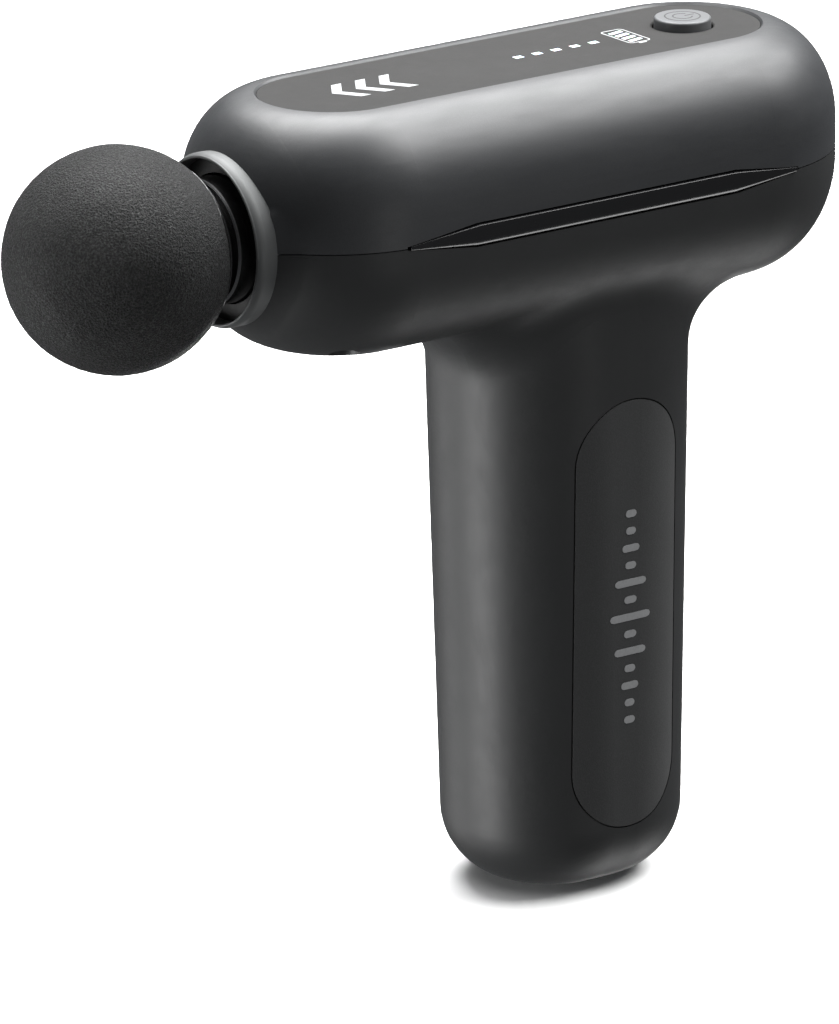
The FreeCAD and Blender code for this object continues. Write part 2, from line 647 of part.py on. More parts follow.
# ---- button, switch and lights --------------------------------------------
def power_button():
    top = TOP_Z + BUTTON_RAISED
    cap = post(BUTTON_R, BUTTON_X, 0, (CEILING - 1.3, top))
    rim = [e for e in cap.Edges if e.BoundBox.ZMin > top - SMALL]
    cap = cap.makeFillet(0.5, rim)
    return cap.fuse(post(7.0, BUTTON_X, 0, (CEILING - 1.3, CEILING - 0.3))).removeSplitter()


def power_switch():
    low = CONTROL_BOARD_TOP
    body = box((BUTTON_X - 3, BUTTON_X + 3), (-3, 3), (low, 156.9))
    return body.cut(post(1.75, BUTTON_X, 0, (156.0, 158)))


def control_board():
    solid = box((-14, 40), (-10.5, 10.5), (CONTROL_BOARD_TOP - BOARD, CONTROL_BOARD_TOP))
    solid = solid.makeFillet(2.0, [e for e in solid.Edges if e.BoundBox.ZLength > 1.5])
    cuts = []
    for x in CONTROL_SCREW_X:
        cuts += sides(post(SMALL_SCREW_R + 0.1, x, CONTROL_SCREW_Y, (150, 155)))
    return solid.cut(cuts)


def status_leds():
    z = (CONTROL_BOARD_TOP, CONTROL_BOARD_TOP + 0.8)
    chips = [box((x - 0.8, x + 0.8), (-0.5, 0.5), z) for x in dot_centres()]
    for i in range(GAUGE_BARS):
        y = (i - (GAUGE_BARS - 1) / 2) * GAUGE_PITCH
        chips.append(box((GAUGE_X - 0.8, GAUGE_X + 0.8), (y - 0.5, y + 0.5), z))
    return group(chips)


# ---- battery, main board and charging -------------------------------------
def cell(x, z):
    """A rechargeable cell with its raised positive end."""
    body = post(CELL_R, x, CELL_Y, (z, z + CELL_LEN - 1.0))
    return body.fuse(post(4.0, x, CELL_Y, (z, z + CELL_LEN))).removeSplitter()


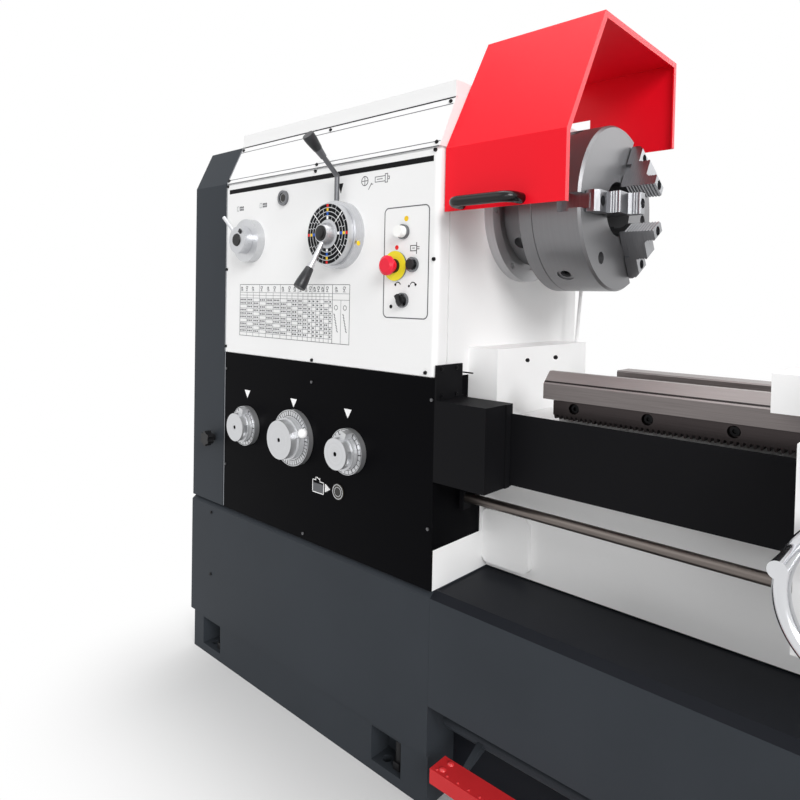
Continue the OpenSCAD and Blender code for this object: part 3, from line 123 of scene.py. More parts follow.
━━━━━━━━━━━━━━━━━━━━━━━━━━━━━━
• **Given task**
Locate the word "parts" in the records and collect each line it appears in.

• **Exercise answer**
The FreeCAD and Blender code for this object continues. Write part 2, from line 647 of part.py on. More parts follow.
Continue the OpenSCAD and Blender code for this object: part 3, from line 123 of scene.py. More parts follow.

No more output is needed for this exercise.